How about the, sadly unnamed, electronics corporation, again in Germany, with more than 200,000 employees? Running Oracle E-Business Suite over a creaky patchwork of servers and locations, it evaluated three options including an x86-based grid.

In the end, it migrated 13 Oracle databases/apps to two Power 770s running AIX using six LPARs on each machine.

I doubt that anyone involved in these three deals lost money on them, least of all IBM. Yet Big Blue’s Systems and Technology division has been described as loss-making by the financial press.

Chinese troubles notwithstanding, maybe the Power p is nearing state of market maturation that we see with Power i and Power z anyway. Here, the natural rhythms of the upgrade cycle mean big swings up and down per quarter are so normal as to be unremarkable.

And, just perhaps, promoting the cannibalisation of the global server base in order to gobble it all up into the cloud doesn’t really help hardware sales in general. With new Power System hardware about to hit the streets, only time will tell.

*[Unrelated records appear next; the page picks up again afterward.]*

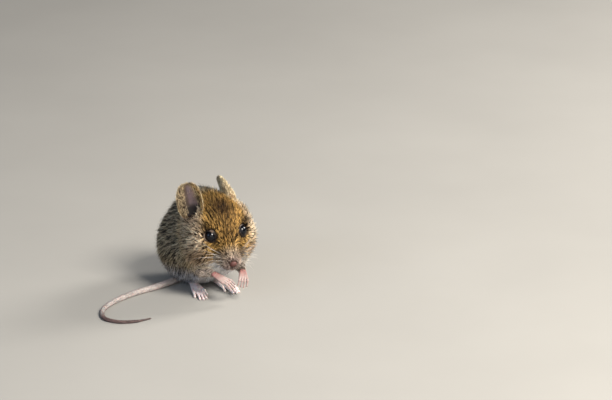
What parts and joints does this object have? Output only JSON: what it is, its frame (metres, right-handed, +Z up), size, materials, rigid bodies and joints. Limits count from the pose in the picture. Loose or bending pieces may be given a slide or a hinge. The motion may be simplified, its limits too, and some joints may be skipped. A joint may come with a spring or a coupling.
{
  "type": "young field mouse",
  "caption": "Still, life-size young field mouse sitting hunched on its haunches, forepaws held under its muzzle, bare tail laid out in a hook.",
  "frame": {"origin": "on the floor, under the centre of the bounding box of the whole mouse and its laid-out tail", "axes": "+Z up, the mouse faces -Y, its left side is towards +X and its tail lies towards -X"},
  "size_m": [0.0598, 0.0412, 0.0406],
  "materials": {
    "coat": "soft fur, ochre and slate brown above, pale grey to white below",
    "nose": "bare, slightly moist",
    "eye": "wet and glossy",
    "ear": "thin skin with very fine short hair",
    "bare_skin": "bare pink skin",
    "tail": "finely ringed bare skin with sparse short hair"
  },
  "bodies": {
    "root": {"head": "coat", "neck": "coat", "trunk": "coat", "thigh_left": "coat", "thigh_right": "coat", "foreleg_left": "coat", "foreleg_right": "coat", "nose": "nose", "eye_left": "eye", "eye_right": "eye", "ear_left": "ear", "ear_right": "ear", "forepaw_left": "bare_skin", "forepaw_right": "bare_skin", "hind_foot_left": "bare_skin", "hind_foot_right": "bare_skin", "tail_1": "tail", "tail_2": "tail", "tail_3": "tail", "tail_4": "tail", "tail_5": "tail", "tail_6": "tail"}
  },
  "joints": []
}
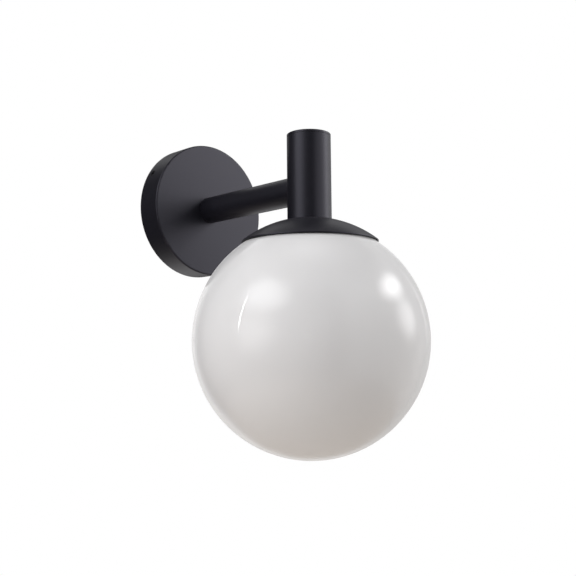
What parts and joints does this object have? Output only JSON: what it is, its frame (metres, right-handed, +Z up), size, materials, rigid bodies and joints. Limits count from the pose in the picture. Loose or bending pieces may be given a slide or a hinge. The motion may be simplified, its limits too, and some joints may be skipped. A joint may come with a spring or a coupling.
{
  "type": "globe wall sconce",
  "caption": "Wall light: round wall plate, straight arm, upright stem, domed cap and an opal glass globe that hangs below it over a screw-cap bulb",
  "frame": {"origin": "middle of the wall plate, on the wall's surface", "axes": "+Y points into the wall, +Z is up along the stem, +X is to the right for someone who faces the wall"},
  "size_m": [0.2, 0.2619, 0.2936],
  "materials": {
    "black_coat": "fine matt-satin black powder coat",
    "black_screw": "blackened steel, slightly glossy",
    "zinc_steel": "bright zinc plating, lightly brushed",
    "spring_steel": "blued spring steel",
    "brass": "bright turned and pressed brass",
    "tinned_copper": "dull tin plating",
    "tin_solder": "soft tin solder",
    "nickel": "nickel plating",
    "black_rubber": "matt black rubber",
    "black_silicone": "matt black silicone",
    "white_polyamide": "translucent-looking white polyamide",
    "black_phenolic": "pressed black phenolic",
    "white_porcelain": "glazed white porcelain",
    "black_glass": "black vitrified insulator",
    "white_plastic": "moulded white plastic",
    "frosted_plastic": "frosted white plastic",
    "light_board": "white-printed aluminium board",
    "yellow_chip": "yellow phosphor chip",
    "brown_wire": "brown insulation",
    "blue_wire": "blue insulation",
    "earth_wire": "green insulation with a yellow stripe",
    "opal_glass": "opal white glass under a clear glossy layer"
  },
  "bodies": {
    "wall_frame": {"wall_plate": "black_coat", "arm_tube": "black_coat", "stem_tube": "black_coat", "stem_cap": "black_coat", "dome_cap": "black_coat", "plate_screws": "black_screw", "wall_bracket": "zinc_steel", "supply_grommet": "black_rubber", "terminal_body": "white_polyamide", "terminal_inserts": "brass", "terminal_screws": "zinc_steel", "terminal_fixings": "zinc_steel", "earth_screw": "brass", "earth_terminal": "tinned_copper", "arm_root_plug": "zinc_steel", "arm_nipple": "zinc_steel", "arm_washer": "spring_steel", "arm_nut": "zinc_steel", "stem_bush": "zinc_steel", "dome_nipple": "zinc_steel", "dome_nut": "zinc_steel", "globe_gasket": "black_silicone", "gallery_plate": "zinc_steel", "gallery_springs": "spring_steel", "gallery_rivets": "zinc_steel", "holder_cap": "black_phenolic", "holder_body": "black_phenolic", "holder_insert": "white_porcelain", "holder_shell": "brass", "holder_contact": "brass", "holder_terminals": "brass", "holder_screws": "zinc_steel", "wire_live": "brown_wire", "wire_neutral": "blue_wire", "wire_earth": "earth_wire"},
    "globe": {"glass_globe": "opal_glass"},
    "bulb_carriage": {"bulb_contact": "tin_solder"},
    "bulb": {"bulb_insulator": "black_glass", "bulb_screw_cap": "nickel", "bulb_housing": "white_plastic", "bulb_diffuser": "frosted_plastic", "bulb_board": "light_board", "bulb_leds": "yellow_chip"}
  },
  "joints": [
    {"name": "globe_pull", "type": "slide", "parent": "wall_frame", "child": "globe", "axis": [0, 0, 1], "range_m": [-0.15, 0], "deforming": ["gallery_springs"]},
    {"name": "bulb_travel", "type": "slide", "parent": "wall_frame", "child": "bulb_carriage", "axis": [0, 0, 1], "range_m": [-0.0218, 0]},
    {"name": "bulb_turn", "type": "hinge", "parent": "bulb_carriage", "child": "bulb", "pos_m": [0, -0.162, -0.08], "axis": [0, 0, 1], "range_deg": [-2160, 0]}
  ],
  "couplings": [
    {"joint": "bulb_travel", "follows": "bulb_turn", "m_per_rad": 0.00057757}
  ]
}
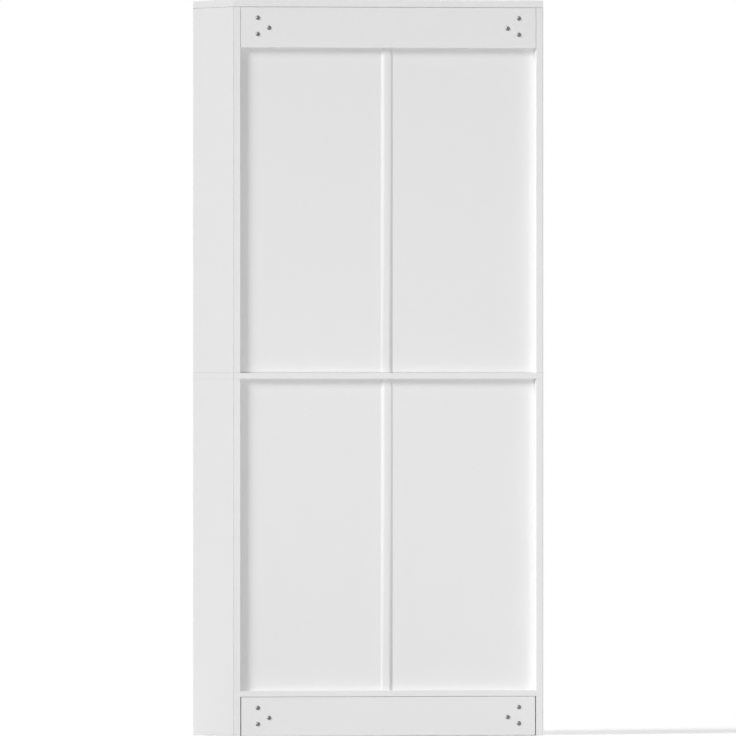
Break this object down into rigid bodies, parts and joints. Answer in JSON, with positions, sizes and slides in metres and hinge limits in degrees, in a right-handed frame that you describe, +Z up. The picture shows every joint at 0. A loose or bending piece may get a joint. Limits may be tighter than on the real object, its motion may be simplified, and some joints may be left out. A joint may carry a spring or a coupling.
{
  "type": "bookcase with doors",
  "caption": "Tall white flat-pack bookcase: open shelves above, framed hinged doors below, thin recessed back panels joined by a strip and held by bolted back rails.",
  "frame": {"origin": "on the floor, under the middle of the whole object, knobs and bolt heads included", "axes": "+Z up, -Y is the front with the doors, +X is the right of someone facing the doors"},
  "size_m": [0.8, 0.409, 1.83],
  "materials": {
    "white_board": "white foil-faced particle board, satin",
    "back_board": "white painted hardboard, satin",
    "door_paint": "white painted fibreboard, satin",
    "strip_plastic": "white extruded plastic, satin",
    "fastener_steel": "zinc-plated steel, polished heads",
    "bolt_steel": "darkened steel, satin domed heads",
    "bracket_steel": "zinc-plated sheet steel",
    "knob_metal": "satin nickel",
    "beech_dowel": "bare beech",
    "catch_plastic": "white moulded plastic",
    "magnet": "ferrite magnet"
  },
  "bodies": {
    "case": {"top_panel": "white_board", "middle_shelf": "white_board", "bottom_shelf": "white_board", "front_plinth": "white_board", "side_panel_upper_left": "white_board", "side_panel_upper_right": "white_board", "side_panel_lower_left": "white_board", "side_panel_lower_right": "white_board", "back_rail_top": "white_board", "back_rail_bottom": "white_board", "back_panel_upper_left": "back_board", "back_panel_upper_right": "back_board", "back_panel_lower_left": "back_board", "back_panel_lower_right": "back_board", "joiner_strip_upper": "strip_plastic", "joiner_strip_lower": "strip_plastic", "rail_bracket_top_left": "bracket_steel", "rail_bracket_top_right": "bracket_steel", "rail_bracket_bottom_left": "bracket_steel", "rail_bracket_bottom_right": "bracket_steel", "rail_bolts": "bolt_steel", "bracket_screws": "fastener_steel", "adjustable_shelf_upper_low": "white_board", "adjustable_shelf_upper_high": "white_board", "adjustable_shelf_lower": "white_board", "shelf_pins": "fastener_steel", "cam_locks": "fastener_steel", "cam_bolts": "fastener_steel", "through_bolts": "fastener_steel", "wood_dowels": "beech_dowel", "case_hinge_leaves": "fastener_steel", "hinge_pins": "fastener_steel", "case_hinge_screws": "fastener_steel", "catch_housing": "catch_plastic", "catch_magnets": "magnet", "catch_screws": "fastener_steel"},
    "door_left": {"door_left_hinge_stile": "door_paint", "door_left_meeting_stile": "door_paint", "door_left_top_rail": "door_paint", "door_left_bottom_rail": "door_paint", "door_left_panel": "door_paint", "door_left_knob": "knob_metal", "door_left_knob_screw": "fastener_steel", "door_left_hinge_leaves": "fastener_steel", "door_left_hinge_screws": "fastener_steel", "door_left_strike_plate": "bracket_steel", "door_left_strike_screw": "fastener_steel"},
    "door_right": {"door_right_hinge_stile": "door_paint", "door_right_meeting_stile": "door_paint", "door_right_top_rail": "door_paint", "door_right_bottom_rail": "door_paint", "door_right_panel": "door_paint", "door_right_knob": "knob_metal", "door_right_knob_screw": "fastener_steel", "door_right_hinge_leaves": "fastener_steel", "door_right_hinge_screws": "fastener_steel", "door_right_strike_plate": "bracket_steel", "door_right_strike_screw": "fastener_steel"}
  },
  "joints": [
    {"name": "door_left_swing", "type": "hinge", "parent": "case", "child": "door_left", "pos_m": [-0.381, -0.1825, 0], "axis": [0, 0, -1], "range_deg": [0, 180]},
    {"name": "door_right_swing", "type": "hinge", "parent": "case", "child": "door_right", "pos_m": [0.381, -0.1825, 0], "axis": [0, 0, 1], "range_deg": [0, 180]}
  ]
}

There is one caveat to all this. When IBM reports its Power Systems figures, it does so as a whole. The vast majority of Power sales are of the p variety, so we have little idea of how IBM i-based machines have fared while the wider brand has struggled.

For all we know, Power i may have snuck in a couple of stellar quarters while Power p’s star lost its lustre. Put it this way, if you were a seasoned cyber warrior on either side of the Sino-American divide, where would you want to keep your deepest and darkest secret data?